Tuhan Yesus mengajar kita sebuah budaya yang perlu dan harus kita miliki yakni budaya kemurahan hati. Dia mengajarkan demikian karena Ia sendiri menunjukkan wajah Bapa Yang Murah Hati. Hidup kita semakin bermakna ketika kita bermurah hati kepada semua orang sama seperti Tuhan sendiri lebih dahulu murah hati kepada kita. Pilihan untuk murah hati ditunjukkan pertama-tama kepada orang miskin, papa, sakit dan yang tidak diperhatikan oleh orang lain. Dalam bacaan Injil kita mendengar bahwa Yesus bermurah hati, orang-orang juga bermurah hati dengan membawa saudari dan saudaranya yang sakit kepada Yesus, dan memohon supaya Yesus menyembuhkan mereka. Kita dipanggil untuk melakukan hal yang sama dengan kasih dan kemurahan bagi kaum papa dan miskin.

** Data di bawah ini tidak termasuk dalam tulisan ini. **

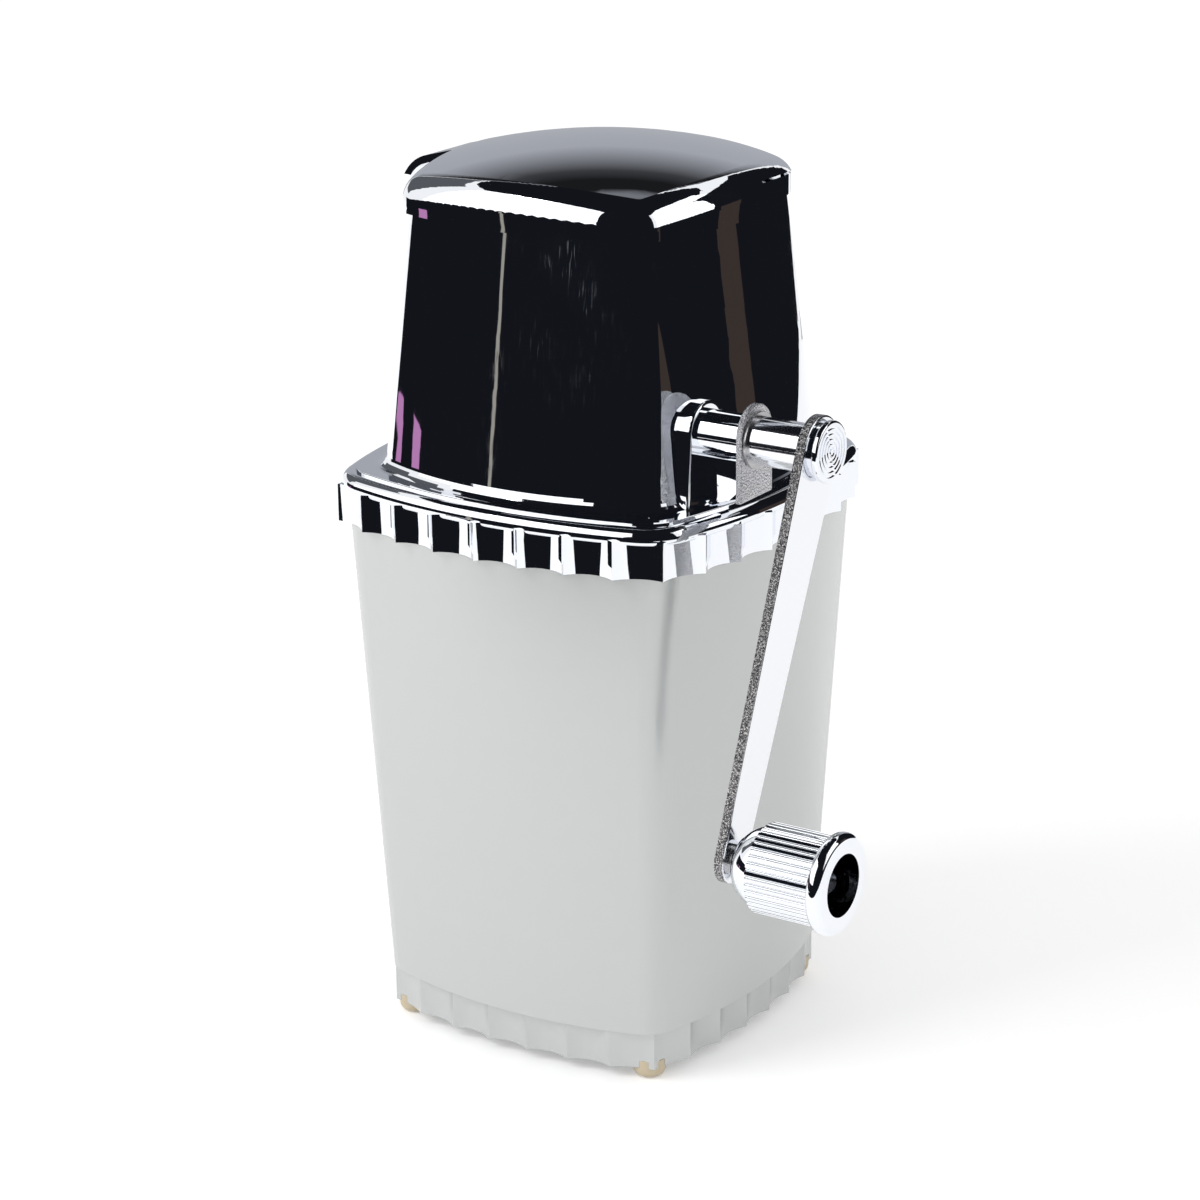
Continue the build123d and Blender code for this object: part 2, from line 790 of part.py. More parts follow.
with BuildPart() as left_bush:
    add(across(crank_axis, bush_radius, -inner_boss_x - left_bush_length + close_fit, -inner_boss_x))
    add(across(crank_axis, journal_radius + close_fit, -BEYOND / 2, 0), mode=Mode.SUBTRACT)
finish(left_bush.part, "left_bush")

with BuildPart() as right_bush:
    add(across(crank_axis, bush_radius, inner_boss_x, plate_face_x))
    add(across(crank_axis, journal_radius + close_fit, 0, BEYOND / 2), mode=Mode.SUBTRACT)
finish(right_bush.part, "right_bush")

# ================================================================ shaft
washer_back_x = plate_face_x + close_fit
hub_back_x = washer_back_x + washer_thickness
square_half_length = inner_boss_x - side_gap
left_end_x = -inner_boss_x - left_bush_length + side_gap
with BuildPart() as shaft:
    add(across(crank_axis, journal_radius, left_end_x, -square_half_length))
    add(across(crank_axis, journal_radius, square_half_length, arm_face_x - drive_end_length))
    add(square_across(crank_axis, drive_square, -square_half_length, square_half_length))
    add(square_across(crank_axis, drive_end_square, arm_face_x - drive_end_length, arm_face_x))
    add(across(crank_axis, stud_radius, arm_face_x, arm_face_x + cap_base_height))
finish(shaft.part, "shaft")

# ================================================================ rotor discs and spacers
claw_points = [
    (claw_root_radius - claw_root_sink, -claw_back_angle),
    (claw_root_radius, -claw_back_angle),
    (claw_radius, -claw_hook_angle),
    (claw_radius, 0),
    (claw_root_radius, claw_hook_angle / 2),
    (claw_root_radius - claw_root_sink, claw_hook_angle),
]


def polar(radius, angle):
    """A point in the rotor's plane at a radius and an angle in degrees."""
    return (radius * cos(radians(angle)), radius * sin(radians(angle)))


def crusher_disc(index):
    """One disc of hooked claws, turned a little further than its neighbour."""
    middle_x = (index - (disc_count - 1) / 2) * disc_pitch
    back_x = middle_x - disc_thickness / 2
    with BuildPart() as disc:
        with BuildSketch(Plane(origin=(back_x, *crank_axis), x_dir=(0, 1, 0), z_dir=(1, 0, 0))):
            Circle(claw_root_radius)
            for claw in range(claw_count):
                turn = 360 / claw_count * claw + claw_stagger * index
                with BuildLine():
                    Polyline(*[polar(r, a + turn) for r, a in claw_points], close=True)
                make_face()
            Rectangle(
                drive_square + 2 * close_fit, drive_square + 2 * close_fit, mode=Mode.SUBTRACT
            )
        extrude(amount=disc_thickness)
    return disc.part


for index in range(disc_count):
    finish(crusher_disc(index), f"crusher_disc_{index + 1}")

with BuildPart() as disc_spacers:
    for index in range(disc_count - 1):
        start = (index - disc_count / 2 + 1) * disc_pitch - (disc_pitch - disc_thickness) / 2
        add(across(crank_axis, spacer_radius, start, start + disc_pitch - disc_thickness))
    add(
        square_across(crank_axis, drive_square + 2 * close_fit, -BEYOND / 2, BEYOND / 2),
        mode=Mode.SUBTRACT,
    )
finish(disc_spacers.part, "disc_spacers")

rotor_half = (disc_count - 1) / 2 * disc_pitch + disc_thickness / 2
with BuildPart() as end_spacers:
    add(across(crank_axis, spacer_radius, -square_half_length, -rotor_half))
    add(across(crank_axis, spacer_radius, rotor_half, square_half_length))
    add(
        square_across(crank_axis, drive_square + 2 * close_fit, -BEYOND / 2, BEYOND / 2),
        mode=Mode.SUBTRACT,
    )
finish(end_spacers.part, "end_spacers")

# ================================================================ ice ramp, breaker comb, screws
with BuildPart() as ramp:
    add(ramp_slab(-BEYOND / 2, BEYOND / 2, ramp_start, ramp_start + ramp_length, 0, ramp_wall))
    add(hopper_core(-hopper_wall - side_gap, hopper_foot_z, hopper_top_z), mode=Mode.INTERSECT)
    add(
        ramp_pins(ramp_screws_at + comb_screws_at, small_screw_radius + close_fit, 0, ramp_wall),
        mode=Mode.SUBTRACT,
    )
finish(ramp.part, "ice_ramp")

with BuildPart() as comb:
    add(
        ramp_slab(
            -comb_half_width, comb_half_width, ramp_start, ramp_start + comb_depth,
            ramp_wall, comb_thickness,
        )
    )
    for index in range(disc_count - 1):
        middle_x = (index - disc_count / 2 + 1) * disc_pitch
        add(
            ramp_slab(
                middle_x - finger_width / 2, middle_x + finger_width / 2,
                ramp_start - finger_reach, ramp_start + HAIR, ramp_wall, comb_thickness,
            )
        )
    add(
        ramp_pins(comb_screws_at, small_screw_radius + close_fit, ramp_wall, comb_thickness),
        mode=Mode.SUBTRACT,
    )
finish(comb.part, "breaker_comb")

with BuildPart() as ramp_screws:
    add(ramp_pins(ramp_screws_at, small_screw_radius, 0, ramp_wall + small_screw_bite))
    add(
        ramp_pins(
            ramp_screws_at, small_screw_head_radius, -small_screw_head_height,
            small_screw_head_height,
        )
    )
finish(ramp_screws.part, "ramp_screws")

comb_under = ramp_wall + comb_thickness
with BuildPart() as comb_screws:
    add(ramp_pins(comb_screws_at, small_screw_radius, 0, comb_under))
    add(ramp_pins(comb_screws_at, small_screw_head_radius, comb_under, small_screw_head_height))
finish(comb_screws.part, "comb_screws")

# ================================================================ crank washer, arm and cap nut
with BuildPart() as washer:
    add(across(crank_axis, washer_radius, washer_back_x, hub_back_x))
    add(across(crank_axis, journal_radius + close_fit, washer_back_x, hub_back_x), mode=Mode.SUBTRACT)
finish(washer.part, "crank_washer")

with BuildPart() as arm:
    with BuildSketch(Plane(origin=(arm_back_x, *crank_axis), x_dir=(0, 1, 0), z_dir=(1, 0, 0))):
        Circle(arm_head_radius)
        with Locations((knob_y - axis_y, knob_z - axis_z)):
            Circle(arm_eye_radius)
        make_hull()
    extrude(amount=arm_thickness)
    fillet(arm.edges().group_by(Axis.X)[-1], arm_edge_round)
    add(across(crank_axis, hub_radius, hub_back_x, arm_back_x))
    add(
        across(crank_axis, journal_radius + close_fit, hub_back_x, arm_face_x - drive_end_length),
        mode=Mode.SUBTRACT,
    )
    add(
        square_across(
            crank_axis, drive_end_square + 2 * close_fit, arm_face_x - drive_end_length, arm_face_x
        ),
        mode=Mode.SUBTRACT,
    )
    add(across(knob_axis, knob_pin_radius, arm_back_x, arm_face_x), mode=Mode.SUBTRACT)
finish(arm.part, "crank_arm")

cap_back_x = arm_face_x + cap_base_height
cap_face_x = cap_back_x + cap_height
with BuildPart() as cap:
    add(across(crank_axis, cap_radius, cap_back_x, cap_face_x))
    fillet(cap.edges(), cap_height / 3)
    add(across(crank_axis, cap_base_radius, arm_face_x, cap_back_x))
    with BuildSketch(Plane(origin=(cap_face_x, *crank_axis), x_dir=(0, 1, 0), z_dir=(1, 0, 0))):
        for ring in range(cap_ring_count, 0, -1):
            ring_radius = cap_ring_pitch * ring
            Circle(ring_radius)
            Circle(ring_radius - cap_ring_width, mode=Mode.SUBTRACT)
    extrude(amount=-cap_ring_depth, mode=Mode.SUBTRACT)
    add(across(crank_axis, stud_radius, arm_face_x, cap_back_x), mode=Mode.SUBTRACT)
finish(cap.part, "cap_nut")

# ================================================================ knob and its pin
pin_head_back_x = grip_back_x + side_gap
with BuildPart() as knob_pin:
    add(across(knob_axis, knob_pin_radius, arm_back_x, pin_head_back_x))
    add(across(knob_axis, knob_collar_radius, arm_face_x, arm_face_x + knob_collar_length))
    add(
        across(
            knob_axis, knob_pin_head_radius, pin_head_back_x,
            pin_head_back_x + knob_pin_head_height,
        )
    )
finish(knob_pin.part, "knob_pin")

knob_core_radius = grip_radius - grip_wall
with BuildPart() as knob_body:
    with BuildSketch(Plane.XZ):
        with BuildLine():
            Polyline(
                (knob_back_x, 0), (knob_back_x, knob_dome_nose_radius)
            )
            RadiusArc(
                (knob_back_x, knob_dome_nose_radius), (grip_back_x, knob_dome_radius),
                knob_dome_radius,
            )
            Polyline(
                (grip_back_x, knob_dome_radius), (grip_back_x, knob_core_radius),
                (ring_back_x, knob_core_radius), (ring_back_x, knob_bore_radius),
                (grip_back_x, knob_bore_radius), (grip_back_x, 0), (knob_back_x, 0),
            )
        make_face()
    revolve(axis=Axis.X)
knob_shift = Pos(0, knob_y, knob_z)
with BuildPart() as knob_sleeve:
    add(knob_shift * knob_body.part)
    add(
        across(knob_axis, knob_pin_radius + close_fit, knob_back_x, grip_back_x),
        mode=Mode.SUBTRACT,
    )
finish(knob_sleeve.part, "knob_body")

with BuildPart() as grip:
    with BuildSketch(Plane(origin=(grip_back_x, *knob_axis), x_dir=(0, 1, 0), z_dir=(1, 0, 0))):
        Circle(grip_radius)
        with PolarLocations(grip_radius, grip_rib_count):
            Circle(grip_rib_depth, mode=Mode.SUBTRACT)
        Circle(knob_core_radius, mode=Mode.SUBTRACT)
    extrude(amount=grip_length)
finish(grip.part, "knob_grip")

with BuildPart() as knob_ring:
    add(across(knob_axis, knob_ring_radius, ring_back_x, knob_face_x))
    fillet(knob_ring.edges(), knob_ring_round)
    add(across(knob_axis, knob_bore_radius, ring_back_x, knob_face_x), mode=Mode.SUBTRACT)
finish(knob_ring.part, "knob_end_ring")
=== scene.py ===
# %% [markdown]
# # Hand crank ice crusher
# The CAD gives the true shapes, the joints and the collision. This lesson dresses them: it gives
# each part its finish and sets up a studio like the photograph's. It adds no pieces of its own,
# because every shape that shows is already in the CAD mesh.

# %% Load the frame
import json
import math

import bpy
from mathutils import Matrix, Vector


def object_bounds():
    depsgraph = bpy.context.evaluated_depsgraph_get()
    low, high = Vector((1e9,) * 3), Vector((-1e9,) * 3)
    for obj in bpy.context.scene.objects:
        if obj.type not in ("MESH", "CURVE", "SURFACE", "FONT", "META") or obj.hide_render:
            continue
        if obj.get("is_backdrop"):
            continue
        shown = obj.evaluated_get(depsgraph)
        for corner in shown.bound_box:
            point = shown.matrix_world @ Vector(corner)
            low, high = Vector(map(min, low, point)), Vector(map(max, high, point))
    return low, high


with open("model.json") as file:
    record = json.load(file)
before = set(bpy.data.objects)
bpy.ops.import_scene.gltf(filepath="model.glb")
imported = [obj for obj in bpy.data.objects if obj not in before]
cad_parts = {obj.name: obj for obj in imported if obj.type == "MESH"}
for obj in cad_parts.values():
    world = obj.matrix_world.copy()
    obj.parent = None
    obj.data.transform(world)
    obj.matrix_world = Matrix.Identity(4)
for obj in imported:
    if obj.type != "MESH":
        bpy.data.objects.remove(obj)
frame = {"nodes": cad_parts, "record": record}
size_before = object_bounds()
MM_PER_METRE = 1000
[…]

Apa yang harus kita lakukan? Kita dipanggil untuk senantiasa memuji Tuhan Pencipta. Kita boleh berkata: “Pujilah Tuhan, hai jiwaku! Tuhan, Allahku, Engkau sungguh besar!” (Mzm 104:1). Kita memuji Tuhan karena Ia murah hati. Apapun hidup kita, Ia tetap bermurah hati kepada kita. Ia tetap mencari dan menyelamatkan. Di mata Tuhan, “semuanya baik adanya”. Hanya di mata kita yang kadang-kadang hanya melihat ‘semuanya tidak baik adanya’. Mengapa demikian? Karena kita suka menjauhkan diri dari Tuhan sebagai sumber segala kebaikan.

Saya mengakhiri homili ini dengan mengulangi perkataan Paus Fransiskus: “Allah sendiri, di dalam Yesus Kristus, telah merendahkan diri-Nya, membungkuk kepada kita semua dan terus melakukannya; dalam kemiskinan kita, Dia datang untuk membantu kita dan memberi kita hadiah di luar bayangan kita.” Mari kita mengikuti Yesus dari dekat, siap merendahkan diri dan bermurah hati kepada semua orang.

Bunda Maria dari Lourdes, doakanlah kami. Amen.

Intensi doa kita hari ini: mendoakan semua orang sakit sebagai tanda kemurahan hati kita.